What the subjects of our photos may not realize is that in the vast majority of cases, photographing them is a form of flattery, of recognizing their uniqueness in a particular setting or situation. Most serious photographers are extremely selective, and when they pick a person or a place as the subject of their photos, rarely it is with the intention of accentuating something negative. Look at a site like Instagram on any day, and what will immediately jump at you is the overwhelming positive nature of the photographs. This applies to photographers of all kinds, from the casual mobile photo enthusiast to the equipment-heavy pro. And while there will always be a few rotten apples in the bunch, their numbers are absolutely minimum compared with the millions of photographers who are using the their skills to tell a happy story. With their captures what they are saying is that you, the subject of their photographic interest, are special, a key figure in a creative process, and the unique protagonist of a story in the making. The photographer may be insignificant to you, but you are not insignificant to them. In that brief fraction of a second when the shutter clicks, you immediately become an integral part of a larger photographic narrative the world is eager to see, or at the very least, should see. The photos that will be part of that story will remind people that there is a lot more to the world than their own, limited surroundings. They will remind them that humanity is constantly on the move in a world that is forever changing. The photographs, like the great travel narratives, will be part of the living record of society, of its people, and of the places that occupied our imaginations and time. The necessary proof of the wonders and tribulations of the world we all lived in.
There is something to be said for purposefully changing the way we see. Not that there’s anything wrong with the “panning field of view” approach that characterizes the way we see most things on a daily basis. Rather, the point is that within all those daily panoramas there are endless opportunities to adjust our visual gyroscopes in order to add a little spark to our visual enjoyment of life. This take on our visual world is nothing new. After all, most people already do this, albeit somewhat unconsciously. It happens whenever they adjust their positions to “get a better view,” or when they take the elevator to an observation deck in order to see the world around them from a different vantage point.

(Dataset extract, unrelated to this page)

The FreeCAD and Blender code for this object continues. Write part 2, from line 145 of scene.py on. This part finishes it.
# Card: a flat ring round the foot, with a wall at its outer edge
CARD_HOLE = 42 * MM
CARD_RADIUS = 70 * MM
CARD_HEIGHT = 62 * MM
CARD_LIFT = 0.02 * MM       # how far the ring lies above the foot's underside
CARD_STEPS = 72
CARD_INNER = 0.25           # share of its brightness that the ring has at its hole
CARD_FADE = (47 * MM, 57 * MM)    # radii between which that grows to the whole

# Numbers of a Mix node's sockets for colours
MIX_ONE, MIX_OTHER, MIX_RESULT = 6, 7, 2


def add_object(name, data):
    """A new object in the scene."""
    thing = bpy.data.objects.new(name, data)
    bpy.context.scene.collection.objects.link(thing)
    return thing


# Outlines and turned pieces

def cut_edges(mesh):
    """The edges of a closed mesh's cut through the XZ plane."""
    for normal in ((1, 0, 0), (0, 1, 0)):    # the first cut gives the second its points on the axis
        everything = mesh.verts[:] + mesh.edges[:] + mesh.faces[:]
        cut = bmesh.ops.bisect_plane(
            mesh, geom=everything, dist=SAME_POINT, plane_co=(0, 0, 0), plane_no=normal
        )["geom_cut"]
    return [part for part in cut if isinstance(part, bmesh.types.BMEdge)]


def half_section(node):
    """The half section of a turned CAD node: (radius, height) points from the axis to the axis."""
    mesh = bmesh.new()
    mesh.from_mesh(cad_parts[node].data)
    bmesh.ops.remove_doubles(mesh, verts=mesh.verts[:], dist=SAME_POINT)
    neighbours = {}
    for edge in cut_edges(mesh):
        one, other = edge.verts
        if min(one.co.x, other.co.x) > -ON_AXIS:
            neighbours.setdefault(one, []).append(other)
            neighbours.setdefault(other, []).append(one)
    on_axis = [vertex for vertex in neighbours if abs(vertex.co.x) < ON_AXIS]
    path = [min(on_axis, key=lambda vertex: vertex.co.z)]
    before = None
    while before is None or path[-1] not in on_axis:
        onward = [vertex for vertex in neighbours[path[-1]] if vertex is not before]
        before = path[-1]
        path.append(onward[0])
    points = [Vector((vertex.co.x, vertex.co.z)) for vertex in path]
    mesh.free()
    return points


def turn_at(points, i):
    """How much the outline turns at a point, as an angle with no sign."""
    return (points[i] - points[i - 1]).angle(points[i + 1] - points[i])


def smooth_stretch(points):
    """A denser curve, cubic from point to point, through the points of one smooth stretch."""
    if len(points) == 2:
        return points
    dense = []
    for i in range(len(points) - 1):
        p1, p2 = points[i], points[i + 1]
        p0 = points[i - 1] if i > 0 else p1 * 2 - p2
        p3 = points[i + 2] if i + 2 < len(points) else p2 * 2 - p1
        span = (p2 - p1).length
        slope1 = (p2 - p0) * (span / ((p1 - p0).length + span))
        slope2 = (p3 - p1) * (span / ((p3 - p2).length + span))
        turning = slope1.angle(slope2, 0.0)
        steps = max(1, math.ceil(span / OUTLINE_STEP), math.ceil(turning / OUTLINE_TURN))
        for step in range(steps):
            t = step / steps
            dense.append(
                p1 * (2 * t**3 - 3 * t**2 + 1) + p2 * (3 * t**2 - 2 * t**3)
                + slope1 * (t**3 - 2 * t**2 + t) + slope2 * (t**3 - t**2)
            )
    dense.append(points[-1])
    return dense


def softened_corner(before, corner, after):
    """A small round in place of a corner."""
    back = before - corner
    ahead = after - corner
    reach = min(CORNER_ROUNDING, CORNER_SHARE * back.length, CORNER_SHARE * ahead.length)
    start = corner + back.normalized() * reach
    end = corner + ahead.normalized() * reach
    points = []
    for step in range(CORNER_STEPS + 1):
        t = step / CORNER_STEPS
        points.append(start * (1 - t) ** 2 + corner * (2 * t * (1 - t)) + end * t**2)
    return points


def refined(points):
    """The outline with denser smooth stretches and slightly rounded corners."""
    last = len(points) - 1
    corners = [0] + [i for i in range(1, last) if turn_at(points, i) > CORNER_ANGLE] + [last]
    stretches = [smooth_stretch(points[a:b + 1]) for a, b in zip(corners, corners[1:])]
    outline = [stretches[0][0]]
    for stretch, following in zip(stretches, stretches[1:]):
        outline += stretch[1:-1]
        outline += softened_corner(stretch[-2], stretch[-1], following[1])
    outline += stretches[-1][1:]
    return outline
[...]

Something deep inside us all gives rise to the desire for visual adjustment, and whether it is the result of simple curiosity or much deeper emotions, it nevertheless represents a transition from a less-fulfilling state to a more fulfilling one. It is positive energy at its best, and we all know that we could use a lot more of that.
Seeing differently, however, does not come without some effort. Just like it is imperative to climb a set of stairs before enjoying a view, there are some stairs to climb when adjusting the way we see in that crazy world around us. But what really matters in the end is that the rewards of such climbs are incredibly satisfying. They just take a “change in latitude,” like the common saying says. The few photographs on this week’s post are the result of some of those changes in latitude–simple attempts to see the familiar differently. As if out of nowhere, the old became new, and the familiar revealed itself in a brand new light. I immediately came to the realization that these scenes were there all the time for someone to see them, provided that someone took the time to look.

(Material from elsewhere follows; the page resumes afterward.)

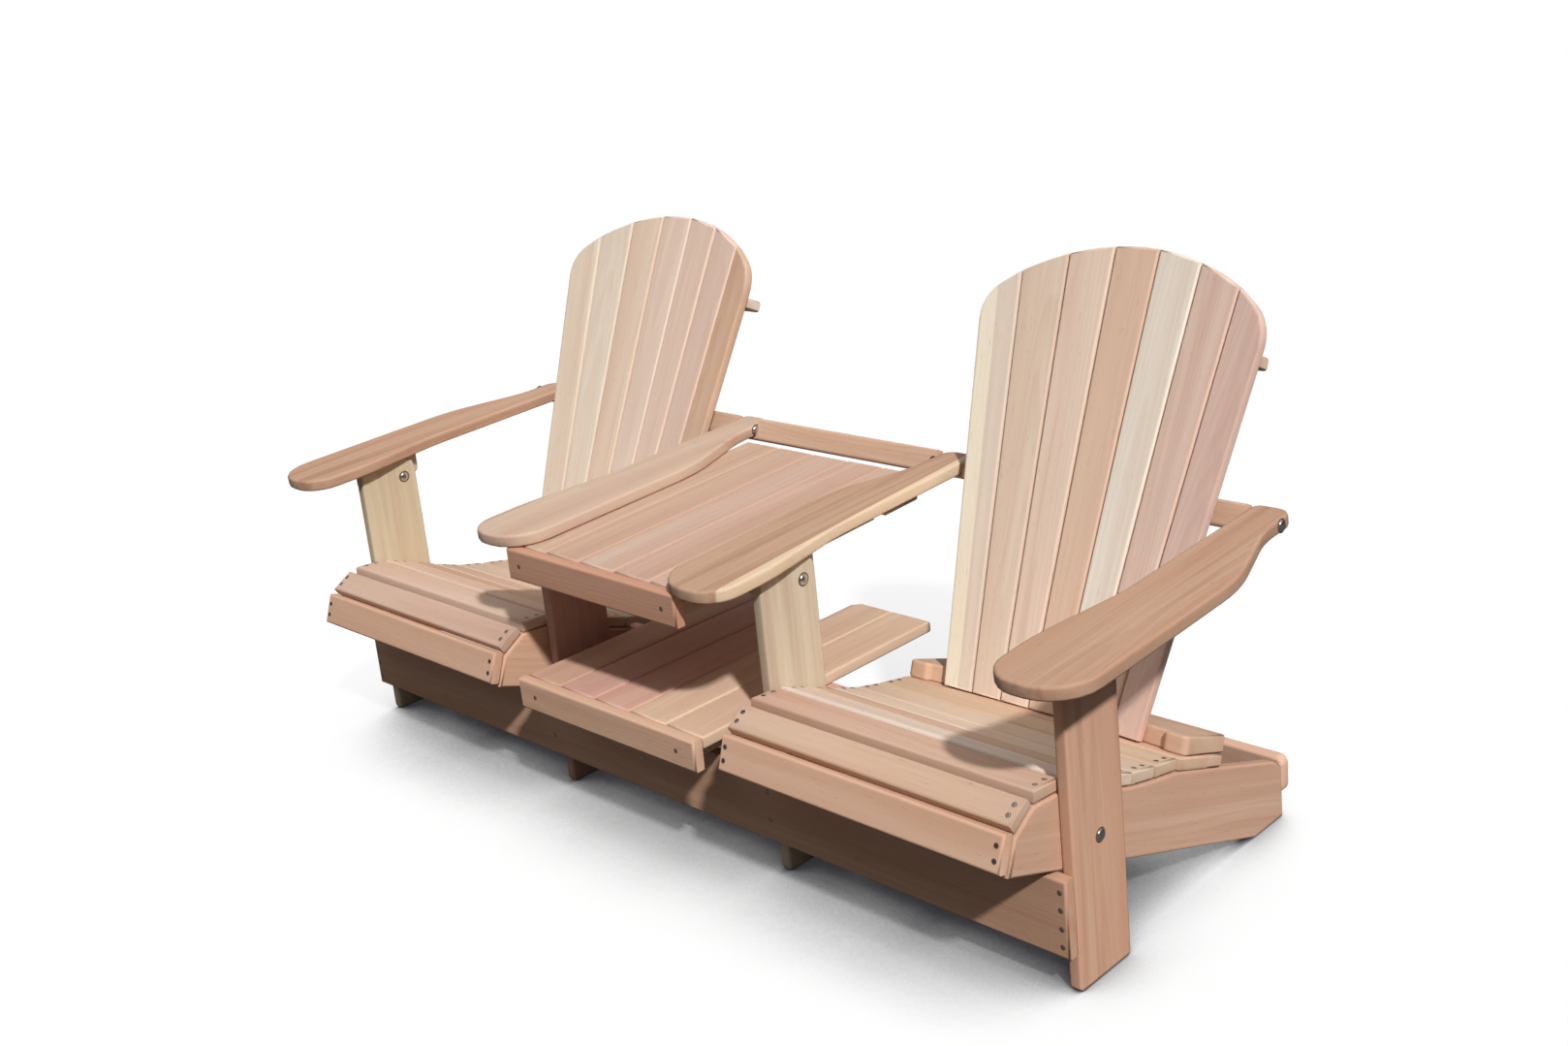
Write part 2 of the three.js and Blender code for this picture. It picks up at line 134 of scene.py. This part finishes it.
def new_finish(name):
    """A new material, its tree of nodes and its shader."""
    material = bpy.data.materials.new(name)
    material.use_nodes = True
    return material, Finish(material.node_tree), material.node_tree.nodes["Principled BSDF"]


room_light_low = 0.04
room_light_high = 0.74
room_brighter_from = 0.25
white = (1, 1, 1, 1)
world = bpy.data.worlds.new("room")
world.use_nodes = True
bpy.context.scene.world = world
room = Finish(world.node_tree)
room.tree.nodes.clear()
overhead = room.add("SeparateXYZ", Vector=room.add("TexCoord").outputs["Generated"]).outputs["Z"]
room_light = room.add("MapRange", Value=overhead, From_Min=room_brighter_from,
                      To_Min=room_light_low, To_Max=room_light_high).outputs["Result"]
lit_room = room.add("Background", Color=(0.98, 0.985, 1.0, 1), Strength=room_light).outputs[0]
white_room = room.add("Background", Color=white, Strength=1).outputs[0]
mixed_room = room.add("MixShader", i0=room.add("LightPath").outputs["Is Camera Ray"],
                      i1=lit_room, i2=white_room).outputs[0]
room.add("OutputWorld", Surface=mixed_room)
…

Let’s face it, not everyone can live in Paris. Sure, come can, but this post is for the rest of us mortals who sometimes need to struggle with our familiar surroundings in order to overcome photographic paralysis. For the creative in all of us, the numbing effect of the familiar can easily lead to a condition where the sights that are right there in front of us have become transparent to us. We just don’t see things any more. Think back and retrace everywhere you’ve been this week and you’ll know what I mean. Most of us will simply not be able to describe everyone we met or everywhere we went. To a large extent, the familiar has become transparent and has stopped registering in our consciousness.

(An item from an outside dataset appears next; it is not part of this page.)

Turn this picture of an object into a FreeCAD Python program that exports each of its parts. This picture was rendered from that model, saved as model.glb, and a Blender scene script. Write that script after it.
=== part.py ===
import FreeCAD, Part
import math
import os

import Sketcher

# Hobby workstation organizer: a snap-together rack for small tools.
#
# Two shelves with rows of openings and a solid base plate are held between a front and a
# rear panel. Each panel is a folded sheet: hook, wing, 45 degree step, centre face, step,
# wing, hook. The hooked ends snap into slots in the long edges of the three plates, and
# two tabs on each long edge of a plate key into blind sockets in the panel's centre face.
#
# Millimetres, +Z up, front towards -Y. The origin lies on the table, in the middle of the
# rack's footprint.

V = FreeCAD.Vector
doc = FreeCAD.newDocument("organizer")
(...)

The same with our attitude towards photography. It is very easy to convince ourselves that there’s nothing new to photograph in the neighborhoods, towns, or cities where we have lived for so long. It all looks the same, and probably ceased to inspire us a long time ago. In fact, the thought of prepping your gear to go photograph something you’ve photographed many times before can be outright debilitating. Too familiar. Too transparent. Ever been there? Well, I have, and nothing good photographically comes out of it. However, it really doesn’t have to be this way. With a little effort on our part, we can easily overcome the negative effect of the familiar. Convince yourself that the world around you is nothing but a huge photographic opportunity waiting for someone like you to find those photos. Make it a point to stop and visit a place that caught your eye at some point, but which you never took the time to explore. Find the new in the old by walking around a building instead of in front of it, by sitting in a garden and observing, and by looking all around you as if you were expecting a Mafia hit at any time. Slow down, use your feet, dare to walk into empty spaces, and imagine. If anything, you’ll have lots of fun in the process.